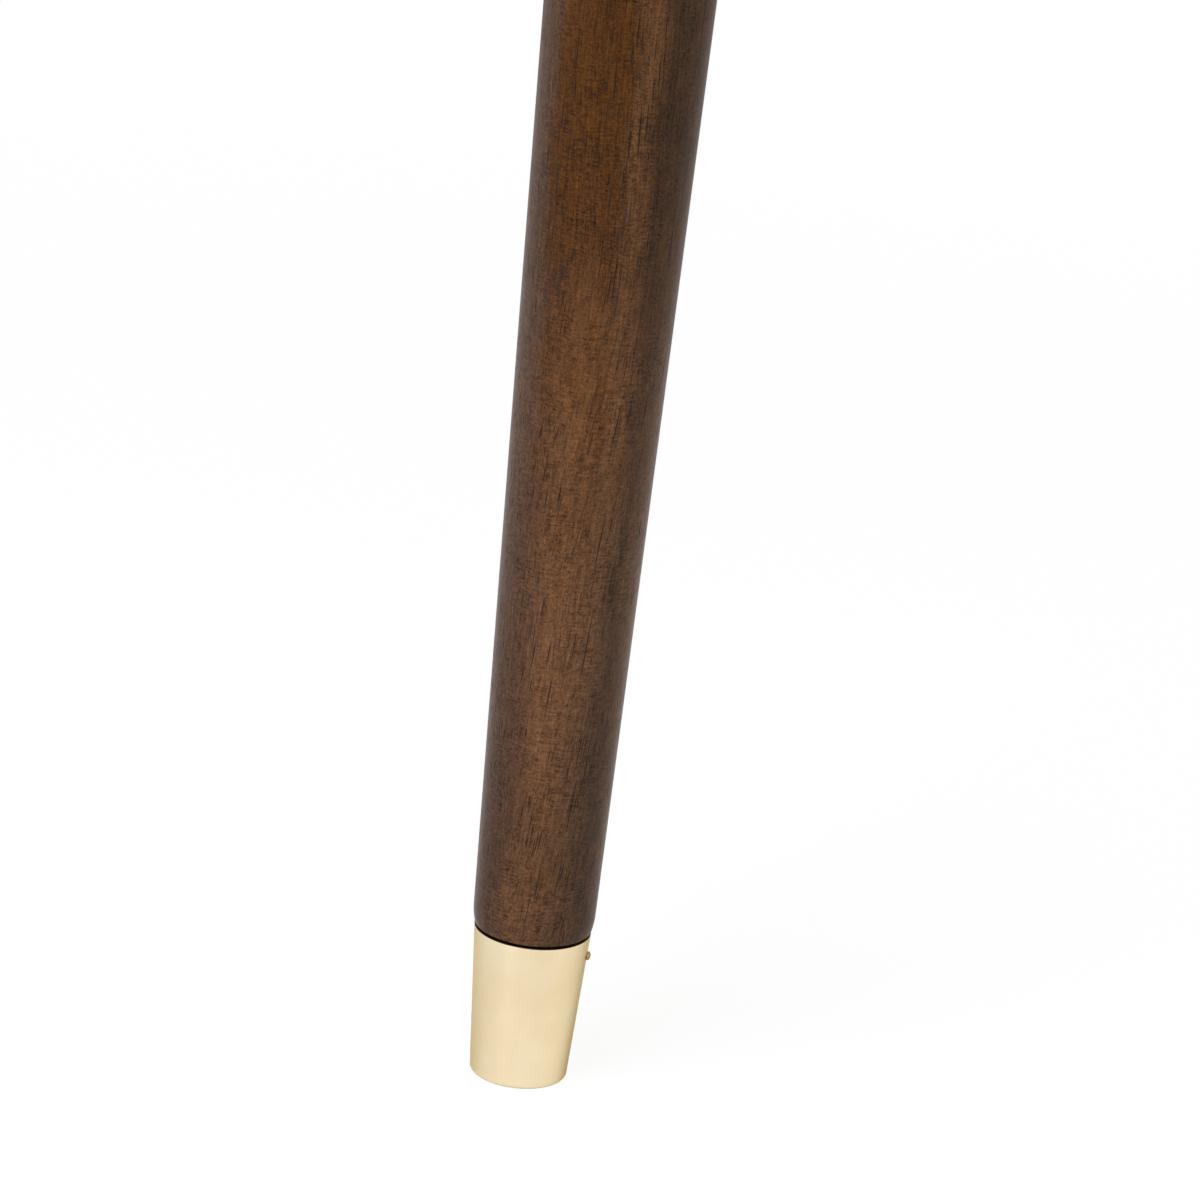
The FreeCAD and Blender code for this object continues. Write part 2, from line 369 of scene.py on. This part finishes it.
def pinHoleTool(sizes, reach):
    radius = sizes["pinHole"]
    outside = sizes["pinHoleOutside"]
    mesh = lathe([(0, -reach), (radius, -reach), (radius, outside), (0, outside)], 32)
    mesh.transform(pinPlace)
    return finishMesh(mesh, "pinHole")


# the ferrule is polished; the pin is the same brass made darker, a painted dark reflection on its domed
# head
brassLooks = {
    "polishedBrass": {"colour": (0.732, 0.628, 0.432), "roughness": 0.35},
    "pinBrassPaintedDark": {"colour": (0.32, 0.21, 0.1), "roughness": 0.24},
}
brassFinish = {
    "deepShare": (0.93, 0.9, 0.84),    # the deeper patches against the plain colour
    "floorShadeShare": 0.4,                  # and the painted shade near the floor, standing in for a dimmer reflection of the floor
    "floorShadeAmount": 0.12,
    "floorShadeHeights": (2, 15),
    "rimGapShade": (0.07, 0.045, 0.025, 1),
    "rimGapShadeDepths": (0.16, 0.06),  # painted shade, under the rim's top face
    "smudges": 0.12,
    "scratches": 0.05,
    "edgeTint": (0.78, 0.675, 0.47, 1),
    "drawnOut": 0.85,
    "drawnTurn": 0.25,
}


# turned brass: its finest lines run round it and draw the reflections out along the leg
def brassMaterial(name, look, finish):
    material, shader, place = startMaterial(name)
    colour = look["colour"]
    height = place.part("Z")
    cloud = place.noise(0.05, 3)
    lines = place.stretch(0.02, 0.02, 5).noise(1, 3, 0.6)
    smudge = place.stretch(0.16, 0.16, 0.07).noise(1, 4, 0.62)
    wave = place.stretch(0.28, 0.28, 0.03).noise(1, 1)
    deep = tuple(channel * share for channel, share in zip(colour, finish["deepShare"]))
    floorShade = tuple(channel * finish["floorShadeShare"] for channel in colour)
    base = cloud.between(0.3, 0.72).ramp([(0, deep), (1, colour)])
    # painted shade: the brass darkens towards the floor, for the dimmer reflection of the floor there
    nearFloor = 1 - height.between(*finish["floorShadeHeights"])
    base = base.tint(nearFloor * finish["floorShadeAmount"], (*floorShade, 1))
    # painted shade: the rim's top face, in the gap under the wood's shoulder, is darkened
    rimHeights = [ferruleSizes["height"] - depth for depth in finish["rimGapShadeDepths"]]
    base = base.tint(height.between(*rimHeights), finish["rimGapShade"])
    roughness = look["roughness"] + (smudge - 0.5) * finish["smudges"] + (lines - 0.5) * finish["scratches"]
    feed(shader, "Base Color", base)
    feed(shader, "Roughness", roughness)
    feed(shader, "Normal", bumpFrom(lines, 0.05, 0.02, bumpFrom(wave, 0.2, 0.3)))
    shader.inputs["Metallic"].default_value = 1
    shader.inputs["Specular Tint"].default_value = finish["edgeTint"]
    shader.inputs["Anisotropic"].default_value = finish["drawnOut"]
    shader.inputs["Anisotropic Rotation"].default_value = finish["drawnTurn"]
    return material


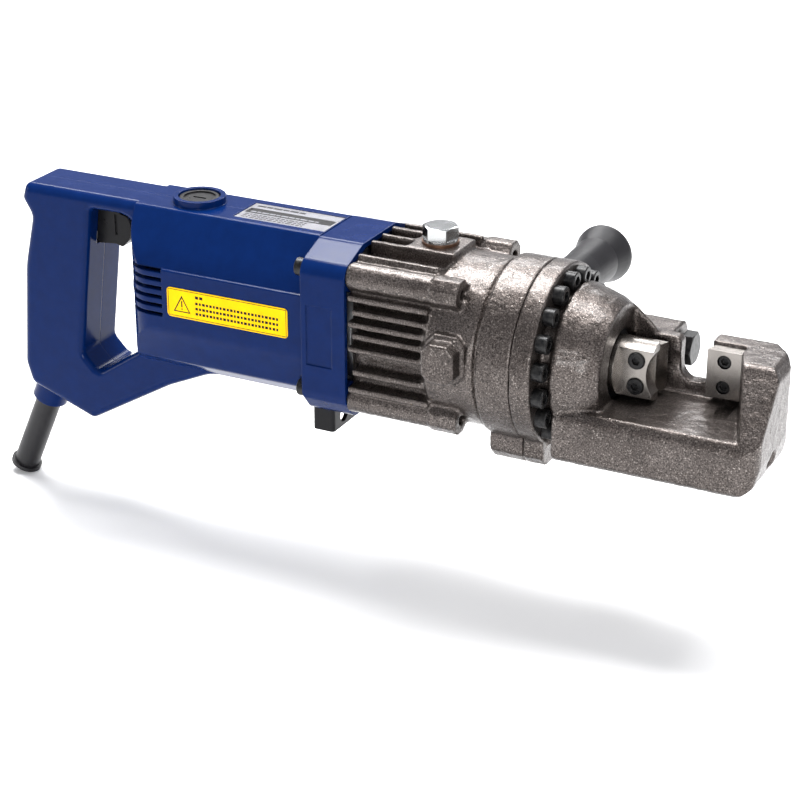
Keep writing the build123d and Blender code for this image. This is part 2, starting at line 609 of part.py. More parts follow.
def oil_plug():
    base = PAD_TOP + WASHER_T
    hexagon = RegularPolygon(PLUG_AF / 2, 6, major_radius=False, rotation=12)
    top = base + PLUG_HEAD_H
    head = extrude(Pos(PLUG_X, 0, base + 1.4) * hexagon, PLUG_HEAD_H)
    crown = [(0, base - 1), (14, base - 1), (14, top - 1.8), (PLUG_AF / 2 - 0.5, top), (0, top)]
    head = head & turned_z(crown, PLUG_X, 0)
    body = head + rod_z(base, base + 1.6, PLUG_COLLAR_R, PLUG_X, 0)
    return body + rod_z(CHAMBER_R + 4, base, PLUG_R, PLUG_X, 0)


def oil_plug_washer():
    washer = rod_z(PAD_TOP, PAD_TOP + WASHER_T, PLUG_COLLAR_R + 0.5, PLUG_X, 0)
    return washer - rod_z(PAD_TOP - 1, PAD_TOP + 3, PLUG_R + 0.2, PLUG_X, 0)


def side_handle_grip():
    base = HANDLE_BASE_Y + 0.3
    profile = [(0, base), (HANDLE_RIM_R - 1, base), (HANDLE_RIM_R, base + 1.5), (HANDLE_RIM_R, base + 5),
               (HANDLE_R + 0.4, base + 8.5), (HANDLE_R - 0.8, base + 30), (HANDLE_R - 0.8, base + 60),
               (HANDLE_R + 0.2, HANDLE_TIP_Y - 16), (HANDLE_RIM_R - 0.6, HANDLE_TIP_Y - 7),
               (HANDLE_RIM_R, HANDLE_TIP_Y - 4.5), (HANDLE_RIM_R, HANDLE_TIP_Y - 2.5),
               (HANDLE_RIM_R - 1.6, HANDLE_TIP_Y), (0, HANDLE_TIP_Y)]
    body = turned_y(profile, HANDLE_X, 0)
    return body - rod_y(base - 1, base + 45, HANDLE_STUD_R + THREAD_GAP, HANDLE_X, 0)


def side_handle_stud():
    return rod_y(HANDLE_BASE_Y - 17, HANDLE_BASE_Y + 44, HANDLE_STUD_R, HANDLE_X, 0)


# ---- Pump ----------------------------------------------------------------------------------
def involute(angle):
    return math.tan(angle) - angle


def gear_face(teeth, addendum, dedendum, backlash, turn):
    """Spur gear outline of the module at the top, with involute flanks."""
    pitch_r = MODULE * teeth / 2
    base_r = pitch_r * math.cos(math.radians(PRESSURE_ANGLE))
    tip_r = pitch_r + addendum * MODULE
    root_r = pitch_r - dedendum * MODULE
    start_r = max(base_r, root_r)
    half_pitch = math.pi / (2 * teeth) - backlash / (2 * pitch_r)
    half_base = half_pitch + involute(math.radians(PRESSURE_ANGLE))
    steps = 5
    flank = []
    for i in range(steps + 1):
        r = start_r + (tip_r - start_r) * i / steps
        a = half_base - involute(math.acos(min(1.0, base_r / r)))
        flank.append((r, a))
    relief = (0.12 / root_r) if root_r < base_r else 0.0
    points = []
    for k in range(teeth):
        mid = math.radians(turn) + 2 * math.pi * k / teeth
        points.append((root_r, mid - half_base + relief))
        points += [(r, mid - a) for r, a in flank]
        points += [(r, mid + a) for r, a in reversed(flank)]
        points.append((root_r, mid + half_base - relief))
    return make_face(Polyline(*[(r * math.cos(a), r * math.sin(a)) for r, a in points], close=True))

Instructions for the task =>
Output the data above exactly, please, line for line.

Finished answer =>
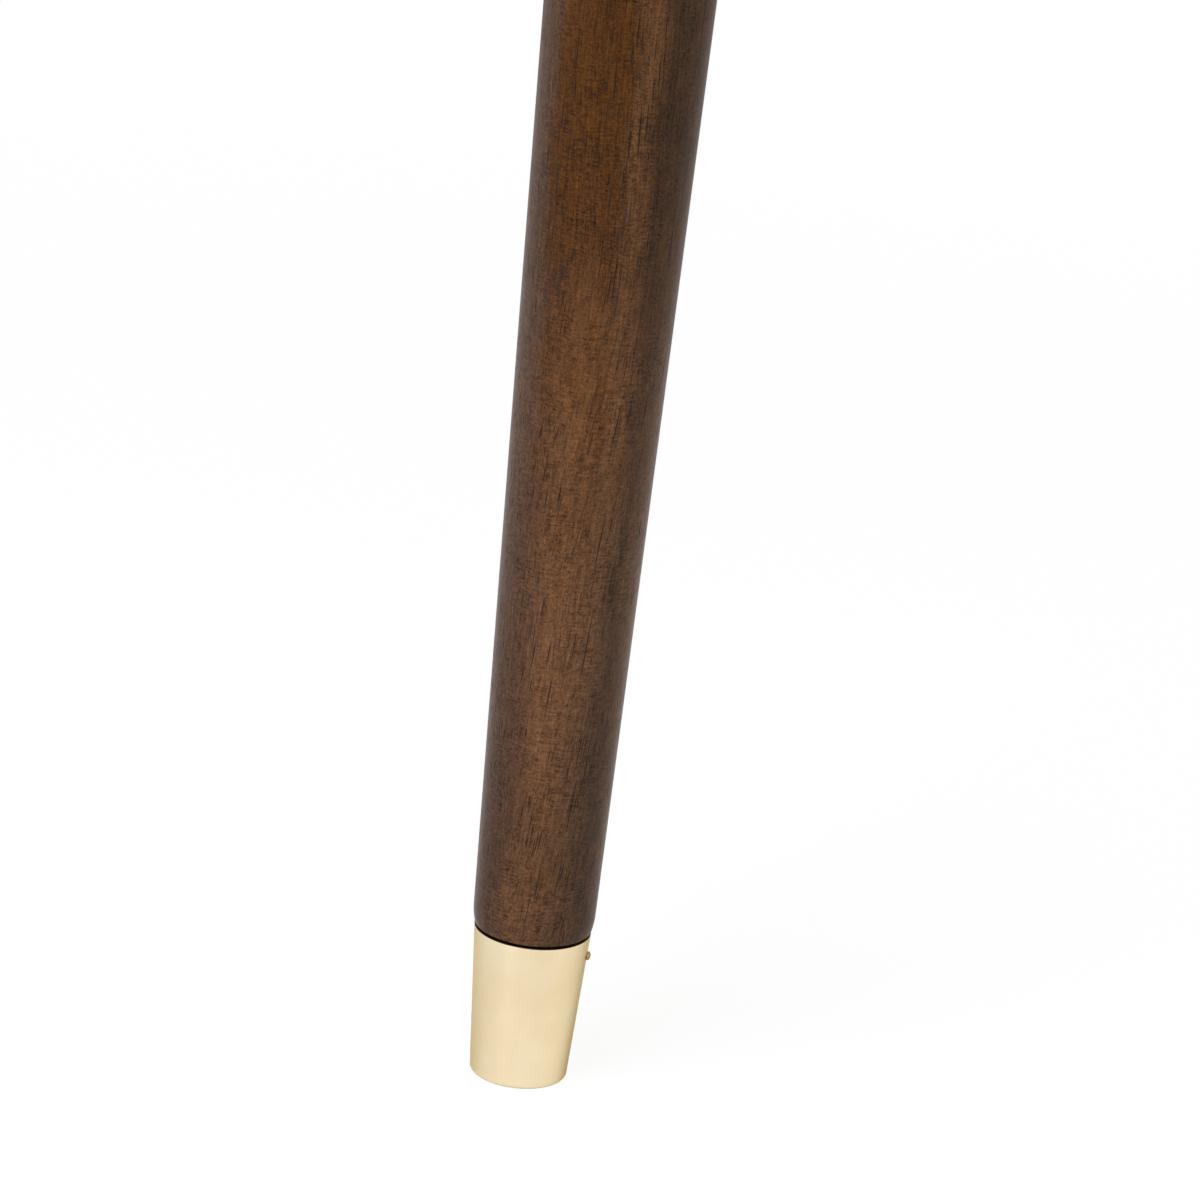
The FreeCAD and Blender code for this object continues. Write part 2, from line 369 of scene.py on. This part finishes it.
def pinHoleTool(sizes, reach):
    radius = sizes["pinHole"]
    outside = sizes["pinHoleOutside"]
    mesh = lathe([(0, -reach), (radius, -reach), (radius, outside), (0, outside)], 32)
    mesh.transform(pinPlace)
    return finishMesh(mesh, "pinHole")


# the ferrule is polished; the pin is the same brass made darker, a painted dark reflection on its domed
# head
brassLooks = {
    "polishedBrass": {"colour": (0.732, 0.628, 0.432), "roughness": 0.35},
    "pinBrassPaintedDark": {"colour": (0.32, 0.21, 0.1), "roughness": 0.24},
}
brassFinish = {
    "deepShare": (0.93, 0.9, 0.84),    # the deeper patches against the plain colour
    "floorShadeShare": 0.4,                  # and the painted shade near the floor, standing in for a dimmer reflection of the floor
    "floorShadeAmount": 0.12,
    "floorShadeHeights": (2, 15),
    "rimGapShade": (0.07, 0.045, 0.025, 1),
    "rimGapShadeDepths": (0.16, 0.06),  # painted shade, under the rim's top face
    "smudges": 0.12,
    "scratches": 0.05,
    "edgeTint": (0.78, 0.675, 0.47, 1),
    "drawnOut": 0.85,
    "drawnTurn": 0.25,
}


# turned brass: its finest lines run round it and draw the reflections out along the leg
def brassMaterial(name, look, finish):
    material, shader, place = startMaterial(name)
    colour = look["colour"]
    height = place.part("Z")
    cloud = place.noise(0.05, 3)
    lines = place.stretch(0.02, 0.02, 5).noise(1, 3, 0.6)
    smudge = place.stretch(0.16, 0.16, 0.07).noise(1, 4, 0.62)
    wave = place.stretch(0.28, 0.28, 0.03).noise(1, 1)
    deep = tuple(channel * share for channel, share in zip(colour, finish["deepShare"]))
    floorShade = tuple(channel * finish["floorShadeShare"] for channel in colour)
    base = cloud.between(0.3, 0.72).ramp([(0, deep), (1, colour)])
    # painted shade: the brass darkens towards the floor, for the dimmer reflection of the floor there
    nearFloor = 1 - height.between(*finish["floorShadeHeights"])
    base = base.tint(nearFloor * finish["floorShadeAmount"], (*floorShade, 1))
    # painted shade: the rim's top face, in the gap under the wood's shoulder, is darkened
    rimHeights = [ferruleSizes["height"] - depth for depth in finish["rimGapShadeDepths"]]
    base = base.tint(height.between(*rimHeights), finish["rimGapShade"])
    roughness = look["roughness"] + (smudge - 0.5) * finish["smudges"] + (lines - 0.5) * finish["scratches"]
    feed(shader, "Base Color", base)
    feed(shader, "Roughness", roughness)
    feed(shader, "Normal", bumpFrom(lines, 0.05, 0.02, bumpFrom(wave, 0.2, 0.3)))
    shader.inputs["Metallic"].default_value = 1
    shader.inputs["Specular Tint"].default_value = finish["edgeTint"]
    shader.inputs["Anisotropic"].default_value = finish["drawnOut"]
    shader.inputs["Anisotropic Rotation"].default_value = finish["drawnTurn"]
    return material


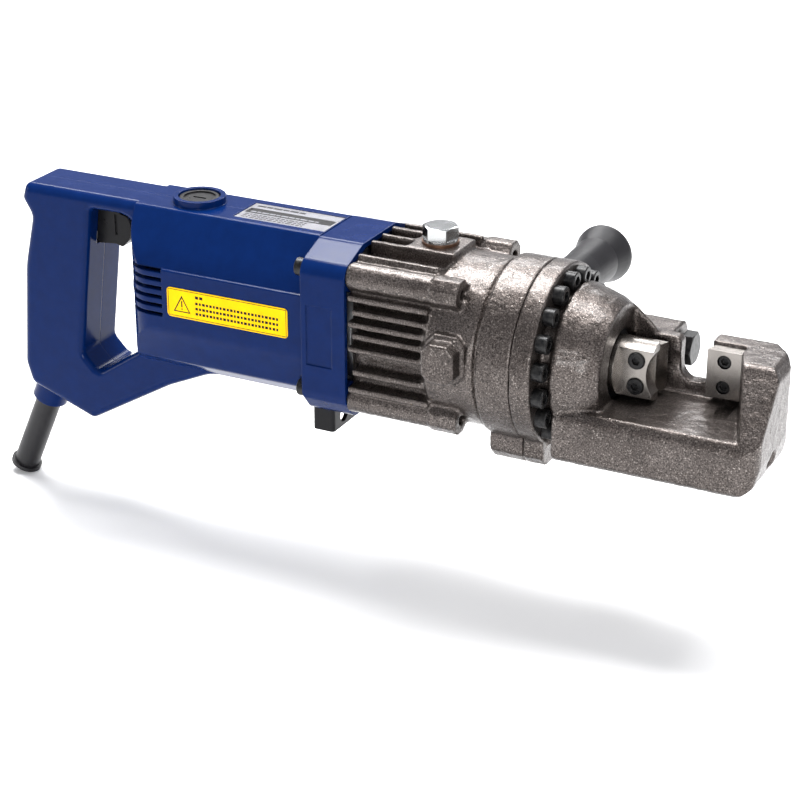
Keep writing the build123d and Blender code for this image. This is part 2, starting at line 609 of part.py. More parts follow.
def oil_plug():
    base = PAD_TOP + WASHER_T
    hexagon = RegularPolygon(PLUG_AF / 2, 6, major_radius=False, rotation=12)
    top = base + PLUG_HEAD_H
    head = extrude(Pos(PLUG_X, 0, base + 1.4) * hexagon, PLUG_HEAD_H)
    crown = [(0, base - 1), (14, base - 1), (14, top - 1.8), (PLUG_AF / 2 - 0.5, top), (0, top)]
    head = head & turned_z(crown, PLUG_X, 0)
    body = head + rod_z(base, base + 1.6, PLUG_COLLAR_R, PLUG_X, 0)
    return body + rod_z(CHAMBER_R + 4, base, PLUG_R, PLUG_X, 0)


def oil_plug_washer():
    washer = rod_z(PAD_TOP, PAD_TOP + WASHER_T, PLUG_COLLAR_R + 0.5, PLUG_X, 0)
    return washer - rod_z(PAD_TOP - 1, PAD_TOP + 3, PLUG_R + 0.2, PLUG_X, 0)


def side_handle_grip():
    base = HANDLE_BASE_Y + 0.3
    profile = [(0, base), (HANDLE_RIM_R - 1, base), (HANDLE_RIM_R, base + 1.5), (HANDLE_RIM_R, base + 5),
               (HANDLE_R + 0.4, base + 8.5), (HANDLE_R - 0.8, base + 30), (HANDLE_R - 0.8, base + 60),
               (HANDLE_R + 0.2, HANDLE_TIP_Y - 16), (HANDLE_RIM_R - 0.6, HANDLE_TIP_Y - 7),
               (HANDLE_RIM_R, HANDLE_TIP_Y - 4.5), (HANDLE_RIM_R, HANDLE_TIP_Y - 2.5),
               (HANDLE_RIM_R - 1.6, HANDLE_TIP_Y), (0, HANDLE_TIP_Y)]
    body = turned_y(profile, HANDLE_X, 0)
    return body - rod_y(base - 1, base + 45, HANDLE_STUD_R + THREAD_GAP, HANDLE_X, 0)


def side_handle_stud():
    return rod_y(HANDLE_BASE_Y - 17, HANDLE_BASE_Y + 44, HANDLE_STUD_R, HANDLE_X, 0)


# ---- Pump ----------------------------------------------------------------------------------
def involute(angle):
    return math.tan(angle) - angle


def gear_face(teeth, addendum, dedendum, backlash, turn):
    """Spur gear outline of the module at the top, with involute flanks."""
    pitch_r = MODULE * teeth / 2
    base_r = pitch_r * math.cos(math.radians(PRESSURE_ANGLE))
    tip_r = pitch_r + addendum * MODULE
    root_r = pitch_r - dedendum * MODULE
    start_r = max(base_r, root_r)
    half_pitch = math.pi / (2 * teeth) - backlash / (2 * pitch_r)
    half_base = half_pitch + involute(math.radians(PRESSURE_ANGLE))
    steps = 5
    flank = []
    for i in range(steps + 1):
        r = start_r + (tip_r - start_r) * i / steps
        a = half_base - involute(math.acos(min(1.0, base_r / r)))
        flank.append((r, a))
    relief = (0.12 / root_r) if root_r < base_r else 0.0
    points = []
    for k in range(teeth):
        mid = math.radians(turn) + 2 * math.pi * k / teeth
        points.append((root_r, mid - half_base + relief))
        points += [(r, mid - a) for r, a in flank]
        points += [(r, mid + a) for r, a in reversed(flank)]
        points.append((root_r, mid + half_base - relief))
    return make_face(Polyline(*[(r * math.cos(a), r * math.sin(a)) for r, a in points], close=True))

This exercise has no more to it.